ARUN's fiscal year ends 7/31 annually. FY '07 then will end 7/31/07. Through the first 6 months, ARUN's revenues are on pace for approximately $105-$110 million. This would represent a 48% increase over FY '06. Keep in mind ARUN was essentially in start-up revenue stage as recently as FY '04. Also at that revenue run rate, ARUN will be selling a hefty 9 X's 2007 estimated revenues.

Gross margins appear on track for the 60% ballpark. As noted above, operating expense levels are where ARUN runs into trouble. By growing their operating expenses in the ballpark of dollar for dollar, ARUN is not shifting close to profitability even with the increased revenue growth. This is a very competitive niche and it appears ARUN is plowing a substantial amount of expense money into sales and markets to compete with Cisco. The result is that ARUN will actually lose more money in FY '07 then in FY '06 even with the 44% revenue growth.

Assuming the fully diluted 98 million shares outstanding, ARUN lost $0.12 in FY '06(ending 7/31/06) and appear on pace to lose $0.20-$0.25 in FY '07. Until ARUN is able to reduce their operating expense ratio significantly, they will not be able to turn a profit. Thus far ARUN has not been able to lower that ratio much at all.

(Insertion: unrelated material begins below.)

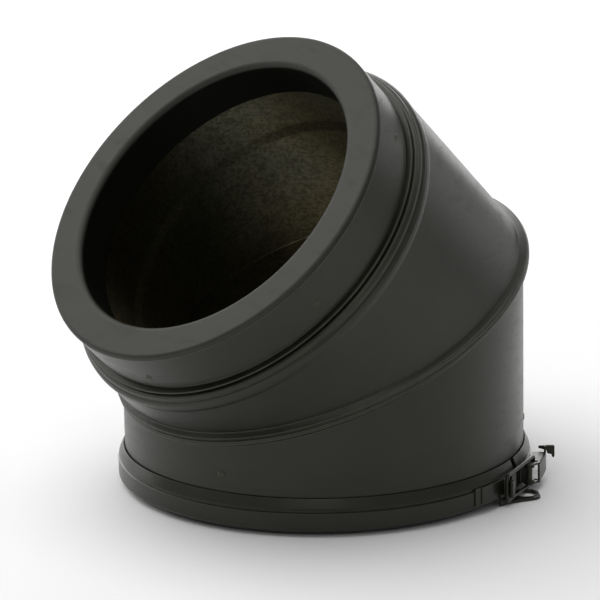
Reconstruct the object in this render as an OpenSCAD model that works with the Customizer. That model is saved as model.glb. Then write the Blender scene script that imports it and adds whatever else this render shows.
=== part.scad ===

Conclusion - ARUN appears more then fully valued when all those option/warrant/employee incentive shares are factored in. These are shares that will be exercised over the next 1-2 years, so you've got to include them in the initial market cap. ARUN to me does not look anything like a $1 billion market cap company should look. We've seen a number of good tech ipos the past 6 months, ARUN at this initial market cap is not one of them. There just isn't remotely enough here under the hood to justify a a nearly $1 billion dollar cap on pricing.